LD: It doesn’t take itself too seriously. It doesn’t punish you. That’s one of the things we thought about from the beginning: why do players want to get punished in a game? They want to have fun. So when we made LEGO Star Wars it was: if you die you just come back. Why would you want to re-do the section you’ve just struggled to do? It’s fairly simple, really, but a lot of people didn’t think about it. The other important thing is the two-player aspect, and parents being able to play with their children. That’s been important for a lot of people. We’ve had a few parents saying, thanks, we never played video games before, but now we’re playing them with our kids. It’s that constant reward, and collecting things – we know kids love collecting things: the studs, the characters. That sort of thing, we just make sure there’s lots of it in the game. There seems to be so many things. The storytelling – that’s funny. There aren’t many funny games around. And of course the LEGO.

Q: Everyone loves the LEGO game cutscenes. How do you go about creating them?

LD: A lot of that comes down to the cutscene team and the individuals who bounce ideas off of each other about how they can handle a specific scene. The other thing to point out really is we’re not just telling the story; we’re also setting up the level. You’re trying to tell a bit of the story but also say, this is the story but now you’re going to fight the cave troll. The animators look at the film and, because we’ve got a lot of the same animators who did Star Wars and Batman, they know how to deal with scenes; they know how to deal with death scenes and make them funny. We had a scene with Padmé in Star Wars; she was pregnant, and Anakin basically throws her into the wall. We had to deal with that scene – you wouldn’t imagine you would see that in LEGO – it’s just the way they can do it.

Q: Throughout the Harry Potter books and films, the characters get older. Do they change in the game as you go from years one to four?

LD: There are quite a lot of outfit changes, but that’s just to match them with the films. They have the casual clothes, they have the Quidditch uniforms, and they have the school uniforms. The main characters stay the same because the mini-figures stay the same. But there’s a bit of a balance, because LEGO has done some more models, so we may use some of the newer models if it makes sense. In film four, Dumbledore has a different outfit than he had in year one, so we would use that. But mostly the characters will stay looking the same because they do in the plastic.

Q: Hogwarts is the biggest single area you’ve ever created. Is there a danger players will get lost or not know where to go next?

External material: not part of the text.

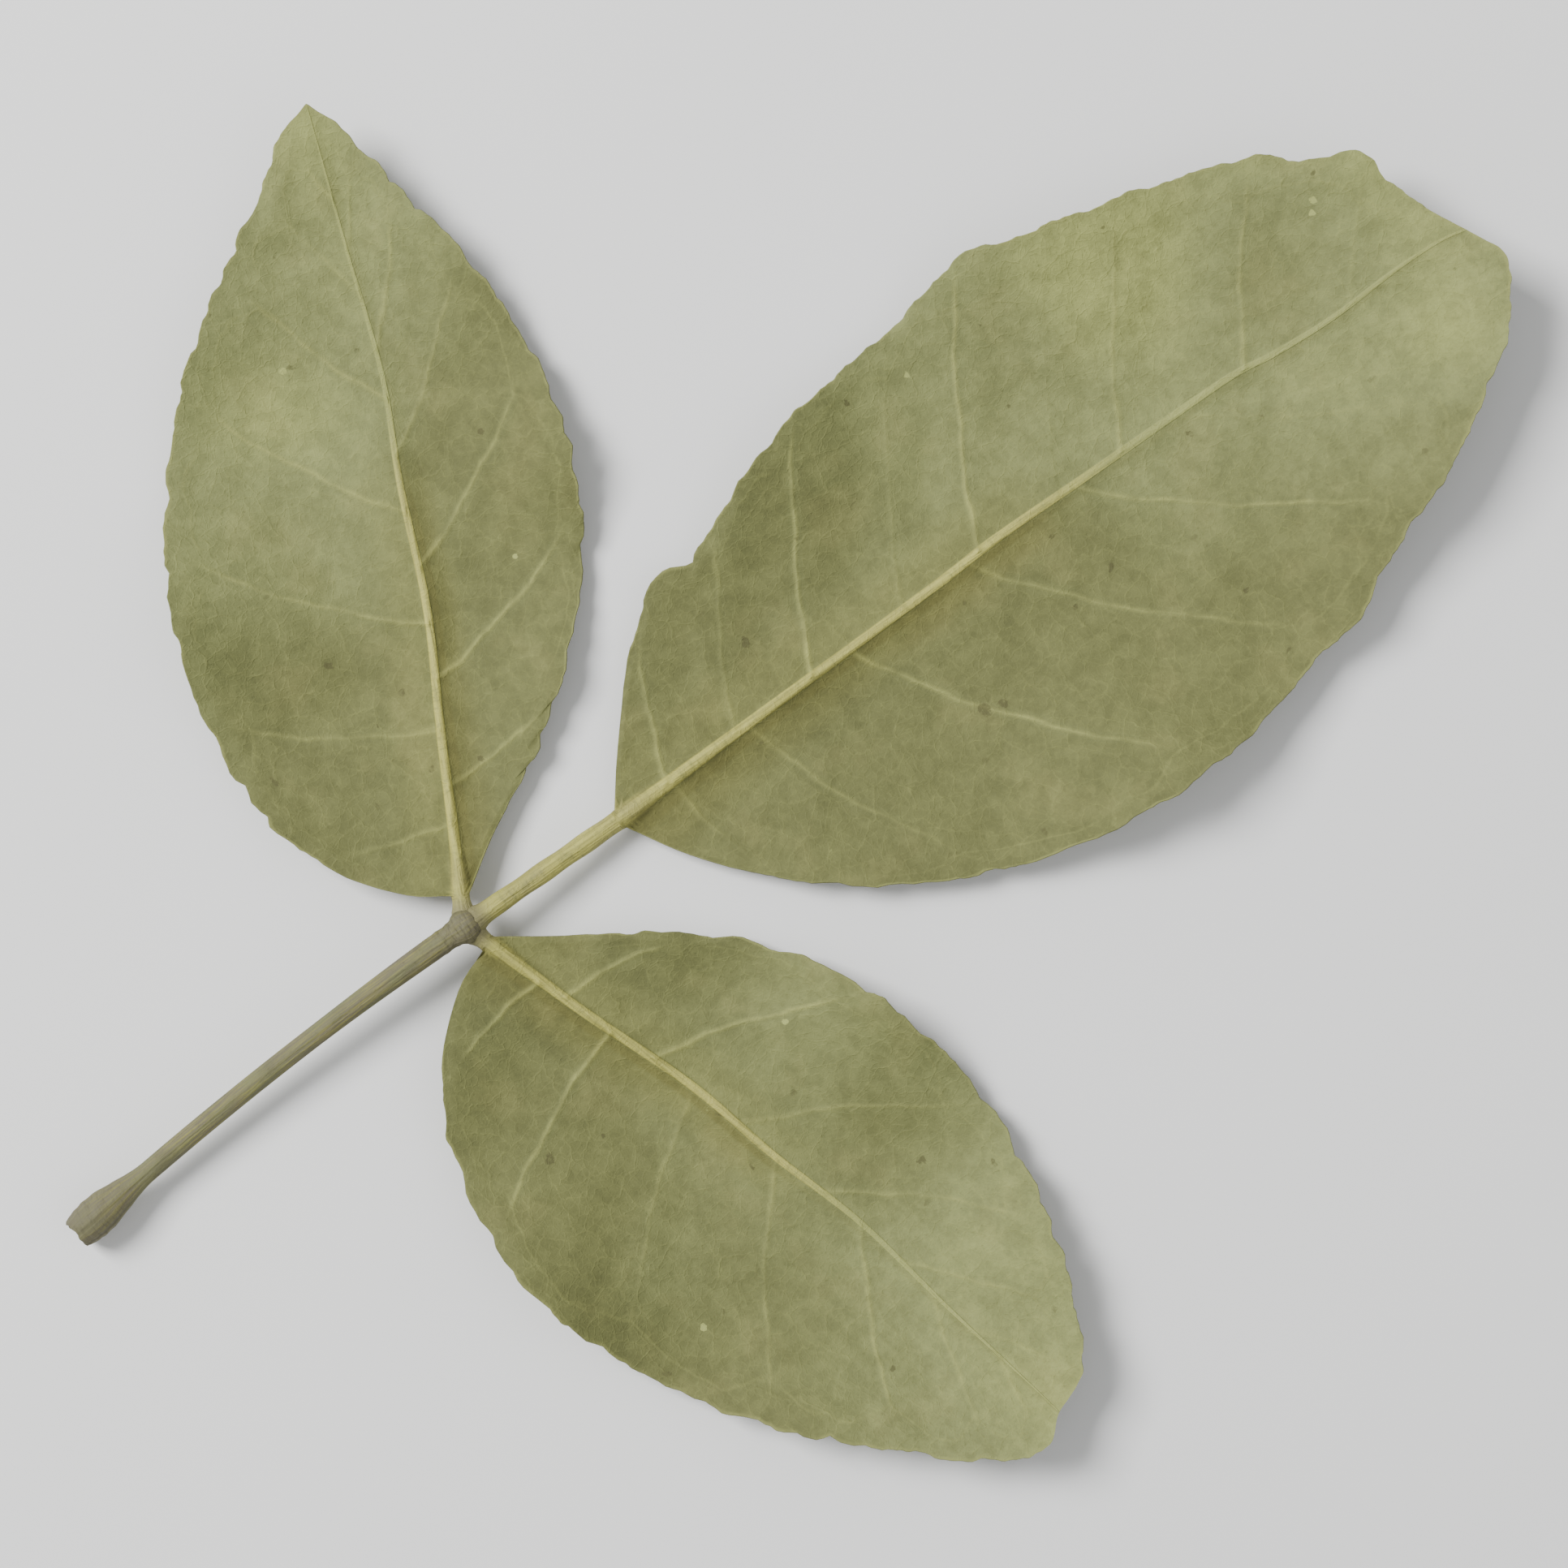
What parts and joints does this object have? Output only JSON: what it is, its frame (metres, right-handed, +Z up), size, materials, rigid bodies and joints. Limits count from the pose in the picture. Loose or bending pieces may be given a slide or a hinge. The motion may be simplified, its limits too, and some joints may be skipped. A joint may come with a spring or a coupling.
{
  "type": "dried bael leaf",
  "caption": "Whole dried trifoliate bael leaf with a stalked end leaflet and side leaflets on a petiole, lying with its pale ribbed underside up.",
  "frame": {"origin": "on the surface that the leaf lies on, under the centre of its footprint", "axes": "+Z up, out of the pale underside; +Y from the petiole's broken end to the tip of the end leaflet; +X to the right in the view from above"},
  "size_m": [0.1052, 0.1202, 0.0071],
  "materials": {
    "petiole": "matte",
    "terminal_leaflet": "matte",
    "left_leaflet": "matte",
    "right_leaflet": "matte"
  },
  "bodies": {
    "root": {"petiole": "petiole", "terminal_leaflet": "terminal_leaflet", "left_leaflet": "left_leaflet", "right_leaflet": "right_leaflet"}
  },
  "joints": []
}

LD: We have the same concern ourselves. In year one, while the whole of Hogwarts does exist, you can’t access it. We lock off doors, areas, you can’t go outside right at the beginning. You start in the common room, and even though it feels like you’re in Hogwarts – you see the main hall and you’re like, oh this is huge – you can’t go in very many places. Right at the beginning you can only go and do your first lesson. We guide the player to that first lesson. There’s nowhere else they can go. So despite the fact that they can mess around in a few rooms on the way if they want, there’s no chance of them getting lost because there’s only one place to go. And then after that there’s only another place to go. We gradually open up Hogwarts so the player can get their bearings. As the years progress we open up more and more and more, until year four – when you should know your way around by then – it’s all open; the grounds, the secret rooms.

Q: Are you able to backtrack and go wherever you want at that point?

LD: Yeah.

Q: Just how big is Hogwarts?

LD: It is big, but what we’ve done is, even though it feels like Hogwarts, we haven’t just recreated Hogwarts exactly as it is in the films. Whereas in a film they can have a location over here, location over here, then they just edit and they arrive at the place, in a game you’ve actually got to travel. So we’ve made it look like Hogwarts and feel like Hogwarts, but we’ve designed it around being able to get around and get to the places you want to go more easily. So, for example, all of the common rooms are off one area, whereas in the film there’s one in the basement, one up in the tower and one over here and one over there. We allude to that by having all four common rooms in one place and then to get to the Slytherin one, which would normally be down nine flights of stairs, you just go through a door, down one set of stairs and you appear in the common room. So while we say, yes, it’s down there, you don’t have to physically do it. It’s the same with the Great Staircase. In another Harry Potter game you had to go from the bedroom, walk down these seven or eight flights of stairs just to get down to the ground. It’s just not fun. So we just have down the stairs, and you appear as if you’ve come down six flights of stairs. It’s just being sensible in the game, and thinking about the game and people playing the game rather than, I must be exactly perfect.

Q: Has J.K. Rowling ever poopooed one of your ideas?

LD: She has a group of people who deal with that.

Q: Well, have her people poopooed one of your ideas?

LD: They’ve been understanding of the game. They’re not necessarily gamers themselves. They’re into the books and that side of things. For them to come to LEGO Harry Potter, which is a little bit wacky compared to what they’re used to, and get a grasp of what the game is like, how you can have a cutscene that isn’t exactly telling the film perfectly, and the characters are doing things with their arms and heads flying off – it took them a while to understand. But once we showed them the game, they instantly got it, and they were laughing, going, okay, when we saw it written down we were like, no, there’s no way that’s going to happen. But now we see it in the game, it’s fine. So it was a matter of them seeing it to understand.

LEGO Harry Potter: Years 1-4 is due out on Xbox 360, Wii, PS3, DS, PSP and PC in May 2010.